La majorité des Syriens restés en Arménie sont d’origine arménienne, de religion chrétienne et ont obtenu rapidement la nationalité arménienne, grâce à des démarches administratives simplifiées par le gouvernement depuis 2012. Un tiers d’entre eux sont résidents, les jeunes hommes en particulier demandant uniquement la carte de résident pour éviter le service militaire de deux ans, obligatoire dès 18 ans en Arménie.L’une des habituées de Zaatar Pizza boit son café arménien en terrasse. Ancienne volontaire de l’association Repat Armenia et du syndicat des Syriens arméniens, Dzovag Soghomonian a élaboré une liste de la centaine de commerces tenus par des Syriens arméniens à Erevan, depuis 2012, lorsque les combats ont éclaté à Alep. « Beaucoup d’entre eux ont changé de métier en arrivant en Arménie. Ils ont appris à devenir des entrepreneurs, à ouvrir des commerces qui correspondent aux besoins en service et en main-d’œuvre de l’Arménie : la restauration, les transports et l’habillement », détaille la Syrienne arménienne de 28 ans, originaire de Jaramana, près de Damas.
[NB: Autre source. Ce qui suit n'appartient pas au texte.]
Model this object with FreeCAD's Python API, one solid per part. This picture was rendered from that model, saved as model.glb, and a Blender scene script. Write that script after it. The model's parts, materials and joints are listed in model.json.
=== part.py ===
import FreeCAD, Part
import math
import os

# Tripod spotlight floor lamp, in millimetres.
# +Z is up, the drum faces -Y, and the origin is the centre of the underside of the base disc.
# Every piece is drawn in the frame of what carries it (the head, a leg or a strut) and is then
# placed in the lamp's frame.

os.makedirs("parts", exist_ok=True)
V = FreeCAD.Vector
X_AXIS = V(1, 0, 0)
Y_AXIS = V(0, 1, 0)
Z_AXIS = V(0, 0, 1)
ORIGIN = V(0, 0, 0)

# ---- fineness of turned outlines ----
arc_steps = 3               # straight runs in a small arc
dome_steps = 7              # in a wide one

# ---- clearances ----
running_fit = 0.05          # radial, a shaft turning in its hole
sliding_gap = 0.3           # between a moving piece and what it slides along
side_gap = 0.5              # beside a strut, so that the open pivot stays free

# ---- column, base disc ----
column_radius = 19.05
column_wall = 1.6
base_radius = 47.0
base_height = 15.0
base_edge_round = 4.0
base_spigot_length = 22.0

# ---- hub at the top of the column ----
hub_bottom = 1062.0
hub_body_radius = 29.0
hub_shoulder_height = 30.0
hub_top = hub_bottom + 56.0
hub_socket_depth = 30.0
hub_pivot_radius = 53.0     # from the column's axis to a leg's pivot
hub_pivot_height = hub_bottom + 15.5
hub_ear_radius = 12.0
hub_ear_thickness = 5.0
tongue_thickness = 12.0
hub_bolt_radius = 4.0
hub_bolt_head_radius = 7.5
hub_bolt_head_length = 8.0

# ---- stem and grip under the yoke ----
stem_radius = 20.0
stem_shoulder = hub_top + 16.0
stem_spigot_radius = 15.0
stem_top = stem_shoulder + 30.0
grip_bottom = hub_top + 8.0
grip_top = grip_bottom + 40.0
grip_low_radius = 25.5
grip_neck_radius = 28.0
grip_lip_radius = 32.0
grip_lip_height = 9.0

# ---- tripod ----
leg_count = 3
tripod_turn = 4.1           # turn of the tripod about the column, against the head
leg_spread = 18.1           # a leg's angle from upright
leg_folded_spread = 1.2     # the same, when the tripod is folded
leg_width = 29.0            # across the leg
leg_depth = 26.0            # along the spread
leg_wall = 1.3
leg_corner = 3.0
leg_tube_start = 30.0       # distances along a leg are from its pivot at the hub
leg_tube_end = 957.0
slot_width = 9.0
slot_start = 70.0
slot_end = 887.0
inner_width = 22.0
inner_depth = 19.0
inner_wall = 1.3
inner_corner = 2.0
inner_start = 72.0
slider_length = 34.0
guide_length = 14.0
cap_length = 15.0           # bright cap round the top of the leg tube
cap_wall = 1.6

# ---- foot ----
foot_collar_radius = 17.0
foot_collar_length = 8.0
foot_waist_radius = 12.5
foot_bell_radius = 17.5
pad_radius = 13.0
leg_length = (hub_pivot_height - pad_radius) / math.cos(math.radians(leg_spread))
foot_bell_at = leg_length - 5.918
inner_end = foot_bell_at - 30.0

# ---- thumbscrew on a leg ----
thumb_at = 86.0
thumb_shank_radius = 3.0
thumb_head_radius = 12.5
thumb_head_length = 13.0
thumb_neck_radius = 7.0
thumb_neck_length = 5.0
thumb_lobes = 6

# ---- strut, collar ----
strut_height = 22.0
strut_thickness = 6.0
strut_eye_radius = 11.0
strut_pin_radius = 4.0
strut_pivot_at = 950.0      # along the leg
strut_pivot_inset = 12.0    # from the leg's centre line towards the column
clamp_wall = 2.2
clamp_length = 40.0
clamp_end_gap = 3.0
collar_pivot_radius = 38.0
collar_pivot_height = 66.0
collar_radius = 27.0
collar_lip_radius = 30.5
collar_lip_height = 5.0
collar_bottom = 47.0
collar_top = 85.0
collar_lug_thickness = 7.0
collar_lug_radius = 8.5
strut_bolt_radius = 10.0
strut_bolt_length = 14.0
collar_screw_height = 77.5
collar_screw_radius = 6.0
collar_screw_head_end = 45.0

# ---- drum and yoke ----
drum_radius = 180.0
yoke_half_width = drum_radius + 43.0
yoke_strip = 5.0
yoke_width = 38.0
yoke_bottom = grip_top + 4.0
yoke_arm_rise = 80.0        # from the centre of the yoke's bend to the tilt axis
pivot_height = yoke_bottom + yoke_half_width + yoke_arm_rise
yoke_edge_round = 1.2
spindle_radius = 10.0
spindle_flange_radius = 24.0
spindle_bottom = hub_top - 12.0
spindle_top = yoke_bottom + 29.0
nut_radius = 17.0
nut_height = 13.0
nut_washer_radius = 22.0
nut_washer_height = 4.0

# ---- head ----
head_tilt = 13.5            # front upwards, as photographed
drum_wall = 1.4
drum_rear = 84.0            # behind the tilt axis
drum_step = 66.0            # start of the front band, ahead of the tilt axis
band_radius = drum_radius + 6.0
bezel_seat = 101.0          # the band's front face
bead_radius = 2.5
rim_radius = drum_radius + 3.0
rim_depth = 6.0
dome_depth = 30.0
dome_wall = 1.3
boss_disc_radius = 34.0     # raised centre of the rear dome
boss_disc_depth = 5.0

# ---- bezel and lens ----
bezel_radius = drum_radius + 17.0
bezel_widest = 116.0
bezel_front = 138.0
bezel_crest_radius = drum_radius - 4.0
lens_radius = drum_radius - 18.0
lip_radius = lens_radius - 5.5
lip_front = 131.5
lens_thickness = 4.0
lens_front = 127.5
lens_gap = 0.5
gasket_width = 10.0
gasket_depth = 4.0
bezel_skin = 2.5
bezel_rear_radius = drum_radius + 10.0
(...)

Des chants arméniens de Syrie
Comme une poignée de Syriens arméniens diplômés, lorsqu’elle est arrivée seule en 2013 à Erevan, Dzovag Soghomonian a poursuivi en parallèle de son volontariat ses études à l’Université française d’Arménie (UFAR). Les frais des universités publiques en Arménie sont les mêmes pour les Arméniens et les Syriens arméniens, grâce à une directive d’État. Dzovag Soghomonian a fait appel aux donations d’associations ou de fondations, comme l’Armenian General Benevolent Union (AGBU) pour payer ses frais, s’élevant à environ 1 500 euros.
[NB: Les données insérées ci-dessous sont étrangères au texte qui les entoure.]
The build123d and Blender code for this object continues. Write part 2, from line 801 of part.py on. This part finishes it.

Dans le sous-sol d’un bâtiment de la rue Abovyan, dans le centre-ville de la capitale, une cinquantaine de Syriens arméniens dînent en écoutant des chants arméniens de Syrie. Des photos de Palmyre décorent la pièce. Les longues tables du dîner de charité organisé par l’ONG Aleppo sont garnies de kebab préparés par les bénévoles. Assis parmi les convives, le directeur syrien arménien de l’association créée en 2013, Sarkis Balakhian, écoute attentivement Lieva Arabatlian, une des membres de l’association lui parler en arabe. « J’ai toujours vécu à Alep, ma famille s’y est installée après avoir fui le génocide arménien. Je n’étais jamais venue en Arménie avant d’arriver ici en 2012, à cause de la guerre en Syrie. J’ai dû tout recommencer à mon âge, avec l’aide de mes deux fils. Je ne reverrai sans doute plus jamais la Syrie », raconte Lieva Arabatlian, résolue. La Syrienne arménienne âgée de 80 ans évoque aussi le minuscule studio en centre-ville d’Erevan qu’elle partage avec ses deux fils d’une quarantaine d’années pour 150 euros par mois, un montant élevé pour sa retraite mensuelle de 40 euros.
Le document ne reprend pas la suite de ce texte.